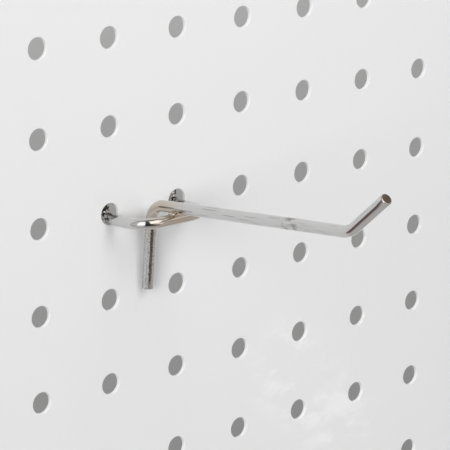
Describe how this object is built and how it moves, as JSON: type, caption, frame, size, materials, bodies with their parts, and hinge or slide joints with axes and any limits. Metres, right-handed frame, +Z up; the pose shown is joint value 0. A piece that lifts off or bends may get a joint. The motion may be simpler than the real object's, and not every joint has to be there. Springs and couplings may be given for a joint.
{
  "type": "pegboard panel with hook",
  "caption": "Square folded steel pegboard panel for a wall, with a grid of round peg holes, a tilting single-prong wire hook and its wall fixings.",
  "frame": {"origin": "centre of the panel on the wall plane, which is the rear face of its lips", "axes": "+X to the right of someone facing the board, +Y into the wall, +Z up; the sheet's front looks along -Y"},
  "size_m": [0.4064, 0.1543, 0.4064],
  "materials": {
    "powder_coat": "white powder coat, fine orange peel, satin",
    "chrome_wire": "bright plated, with fine drawing lines along the wire",
    "zinc_steel": "bright zinc",
    "spacer_nylon": "natural nylon",
    "plug_nylon": "grey nylon"
  },
  "bodies": {
    "board": {"perforated_panel": "powder_coat", "wall_screw_bottom_left": "zinc_steel", "wall_screw_bottom_right": "zinc_steel", "wall_screw_top_left": "zinc_steel", "wall_screw_top_right": "zinc_steel", "washer_bottom_left": "zinc_steel", "washer_bottom_right": "zinc_steel", "washer_top_left": "zinc_steel", "washer_top_right": "zinc_steel", "spacer_bottom_left": "spacer_nylon", "spacer_bottom_right": "spacer_nylon", "spacer_top_left": "spacer_nylon", "spacer_top_right": "spacer_nylon", "wall_plug_bottom_left": "plug_nylon", "wall_plug_bottom_right": "plug_nylon", "wall_plug_top_left": "plug_nylon", "wall_plug_top_right": "plug_nylon"},
    "hook": {"hook_prong": "chrome_wire", "hook_back_wire": "chrome_wire"}
  },
  "joints": [
    {"name": "hook_tilt", "type": "hinge", "parent": "board", "child": "hook", "pos_m": [-0.1016, -0.01855, 0.03925], "axis": [-1, 0, 0], "range_deg": [0, 68]}
  ]
}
###
Lines containing "hinge" are to be counted. State the total and add nothing.

— Exercise solution —
2